Well, yes, but the memory becomes irrelevant if the pasted text doesn't use that separator.

> For the first time
> of dialog usage we even already try to determine a separator in the context
> of ending a quoted field. "apply some simple heuristic" is wishful thinking,
> but what exactly should that "simple" be? The "if it has no
> [...separator...] then don't offer it" doesn't help either, because a
> checked separator that isn't used in data has no effect on the import, so
> not offering it is just cosmetic.

I'm not sure I follow. Of course it helps if the default choice in the dialog is of a separator that actually appears in the text rather than one which doesn't. 

Give the memory we have of the user's last choice, the simple heuristic might be: "User's last choice, unless the text doesn't have that separator (or even - unless the first line doesn't have), in which case the first separator which appears on the first line."

That's pretty simple. Feel free to suggest something else.
Comment 3 Eike Rathke 2023-06-21 12:10:42 UTC
(In reply to Eyal Rozenberg from comment #2)
> (In reply to Eike Rathke from comment #1)
> > Not necessarily. 
> 
> Not necessarily what?
Not necessarily this:
>> but even "first separator encountered" is better than what we have now.

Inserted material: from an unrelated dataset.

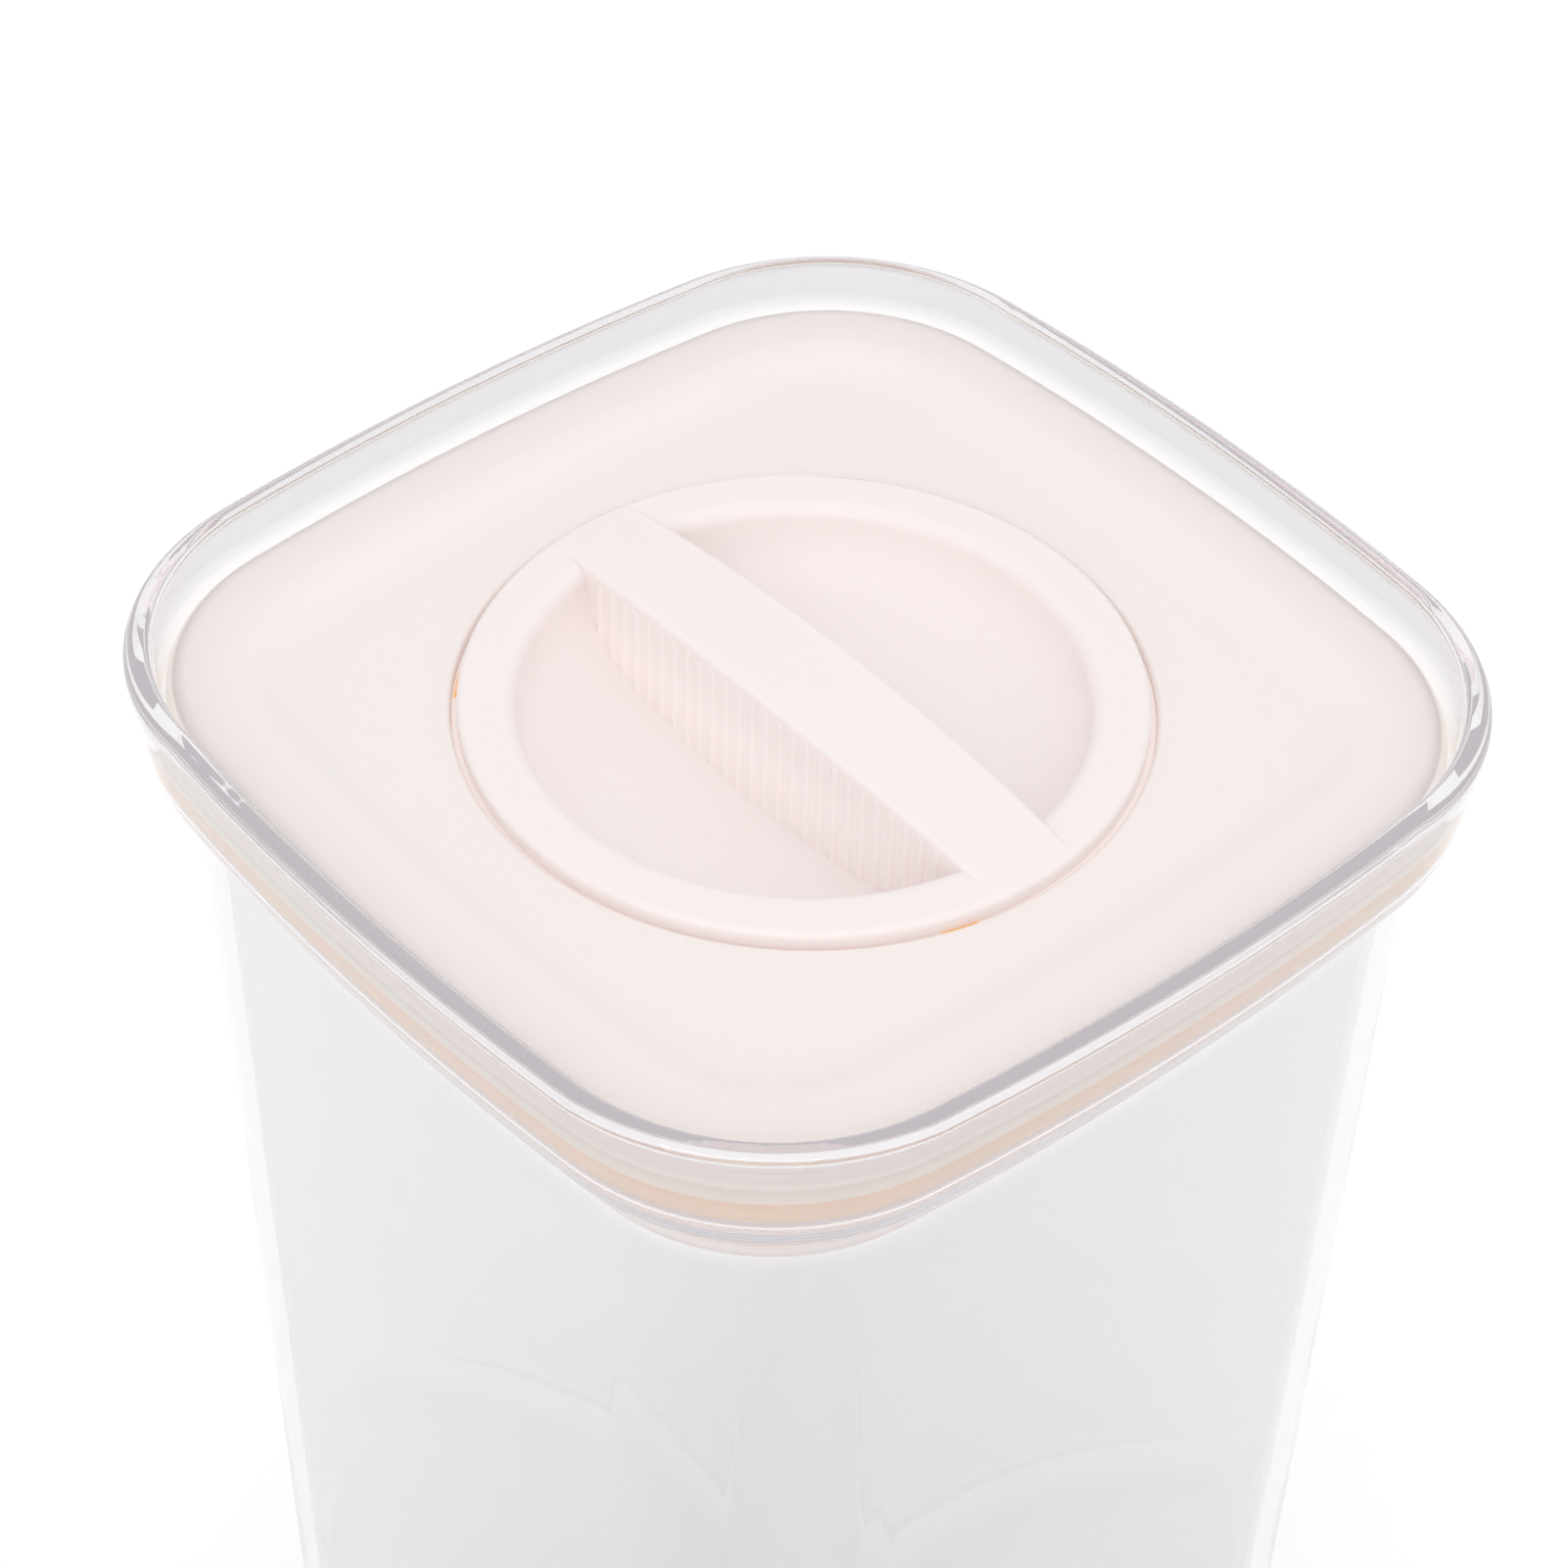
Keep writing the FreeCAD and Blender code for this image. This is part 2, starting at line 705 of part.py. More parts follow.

> Give the memory we have of the user's last choice, the simple heuristic
> might be: "User's last choice, unless the text doesn't have that separator
> (or even - unless the first line doesn't have), in which case the first
> separator which appears on the first line."
With that we're back to "what is considered to be a separator".
a) the arbitrary comma encountered in a sentence?
b) or only if there's not a blank following?
c) if the first comma is at the end of line, does it constitute a separator?

I'd say no to a) and yes to b) and c).
Can that be generalized also for Tab and semicolon? Probably yes.
Can it for Space? No because it would split a sentence into fields.